IT’S 17 years since Town were at Wembley ... and there have been a few changes!
In fact other than the name and location, there is little in common between the rebuilt national stadium in North London and its predecessor.
The old Wembley, where Town played five times, closed in 2000 and was originally due to reopen in August 2005. However delays meant the new stadium was not ready until March 2007.
Designed by Foster & Partners and HOK Sport, the stadium which was built by Multiplex cost £737m to construct.
That meant that as well as being late, it was over-budget, but the consensus is that it was worth the wait and extra expenditure.

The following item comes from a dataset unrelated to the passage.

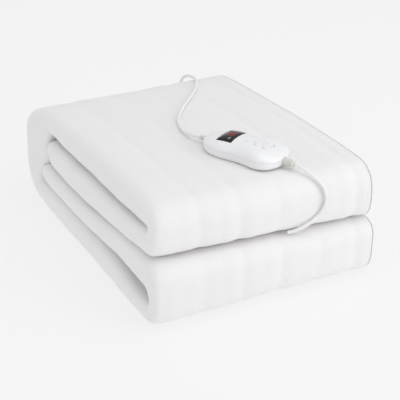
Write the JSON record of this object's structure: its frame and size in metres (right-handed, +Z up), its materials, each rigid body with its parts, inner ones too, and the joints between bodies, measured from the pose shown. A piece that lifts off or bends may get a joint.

Gone are the famous Twin Towers, in their place the spectacular Arch, which stretches 133m high and can be seen from across the capital.
Looking especially good when illuminated at night, the white tubular steel structure also has a practical use, being a load-bearing support frame for the roofs of the stands.
The new Wembley is totally enclosed and comprises three tiers, with both touchline sides being slightly larger than the ends.
The sides are semi-circular in construction and although on a larger scale, are reminiscent of the design at Arsenal’s Emirates Stadium, where Town played in last season’s FA Cup.
There are large upper and lower tiers, with a smaller middle tier sandwiched in between, overhanging the lower tier with a row of executive boxes at the back.
At each end is a large video screen, moulded into the structure and therefore an integral part of the stadium.
With no pillars or columns and a good height between each row, each of the 90,000 seats has an unobstructed view of a pitch which measures 105m x 68m.
Underneath, the usual breeze blocks and pipes have been hidden with timber rafting and well positioned lighting, giving a modern look.
And there is one refreshment till per 100 spectators!
Up above, the roof is partially retractable, meaning the pitch will always be open to the elements.
Unlike the old stadium, where the tunnel was at one end, players now enter in the more conventional way, onto the halfway line from the North Stand, where the Royal Box is situated.
From this stand, Town’s supporters will be to the right.
Situated in front of the stadium is a bronze statue of Bobby Moore, with England’s legendary World Cup winner gazing down on fans coming up Wembley Way.
Designated a ‘public transport’ destination, meaning there is limited parking availability, the nearest Underground station is Wembley Park, around a 10-minute walk away and served by the Jubilee and Metropolitan lines.
Slightly further away is Wembley Central, which has both rail (from Euston) and Underground (Bakerloo) connections.
The Wembley Stadium rail station is served by trains from Marylebone.